For the year ended 28 March, the FTSE 250 firm reported a pre-tax profit of £49.6mln, down 37.7% year-on-year, while revenues climbed 6.9% to £961mln and were up 5.7% on a like-for-like (LFL) basis.
The sharp drop-off in profits was mainly due to £40.4mln in ringfenced funds that the company will use to fund more buyouts of its joint venture vet practices as part of a restructuring plan.
However, underlying pre-tax profits, which did not include the charge, rose 6.1% in the year to £89.7mln as the company’s retail division performed ahead of expectations with LFL growth of 5.1%.
The group’s total dividend for the year was also maintained at 7.5p per share.
In its outlook, the company said it expected the profit growth in its retail arm to continue through its current financial year, although added that the restructuring of its Vets division meant there would be a “slight decline” in its underlying pre-tax profit year-on-year.

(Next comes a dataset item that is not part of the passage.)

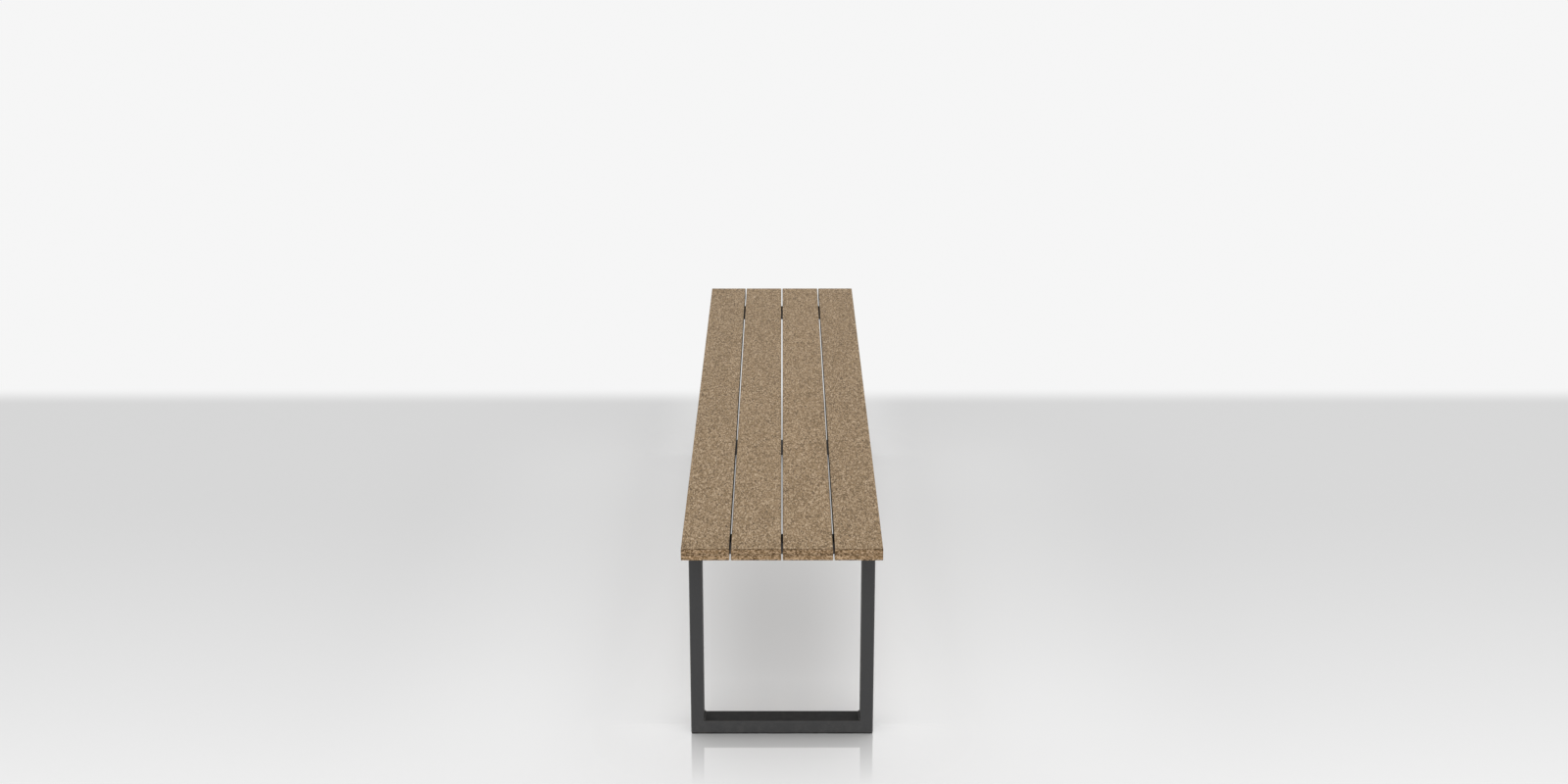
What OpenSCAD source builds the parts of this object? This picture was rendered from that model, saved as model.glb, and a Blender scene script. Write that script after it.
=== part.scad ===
// Backless bench: four composite slats on two closed rectangular tube loops.
// The bench runs along Y, its front end faces -Y, and it stands on the plane z = 0.

/* [Seat] */
// length of the seat, from end to end (mm)
seat_length = 1829; // [1200:1:2400]
// height of the seat's top above the floor (mm)
seat_height = 432; // [380:1:520]
// width of each of the two outer slats (mm)
outer_slat_w = 90.5; // [75:0.5:110]
// width of each of the two inner slats (mm)
inner_slat_w = 94; // [75:0.5:114]
// thickness of a slat (mm)
slat_t = 23.5; // [18:0.5:38]
// gap between neighbouring slats (mm)
slat_gap = 3; // [2:0.5:8]
// rounding of a slat's long edges (mm)
slat_edge_r = 1.5; // [0.5:0.25:4]

/* [Leg loops] */
// how far a loop is set in from the seat's end (mm)
end_overhang = 89; // [40:1:250]
// how far a loop is set in from the seat's sides (mm)
side_inset = 10; // [0:1:24]
// width of the tube, as seen from the bench's end (mm)
tube_w = 25.4; // [24:0.1:38]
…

Peter Pritchard, the company’s chief executive, said he was confident that the firm would be able to “successfully reposition” its Vet business and that the company was “trading strongly and taking share across the pet market”.
In a note to clients, analysts at Shore Capital highlighted that PETS operated in an “attractive market” with structural growth and was “on the right path”.
The results sent tails wagging across the market, with the shares jumping 9.3% to 161.7p in mid-morning.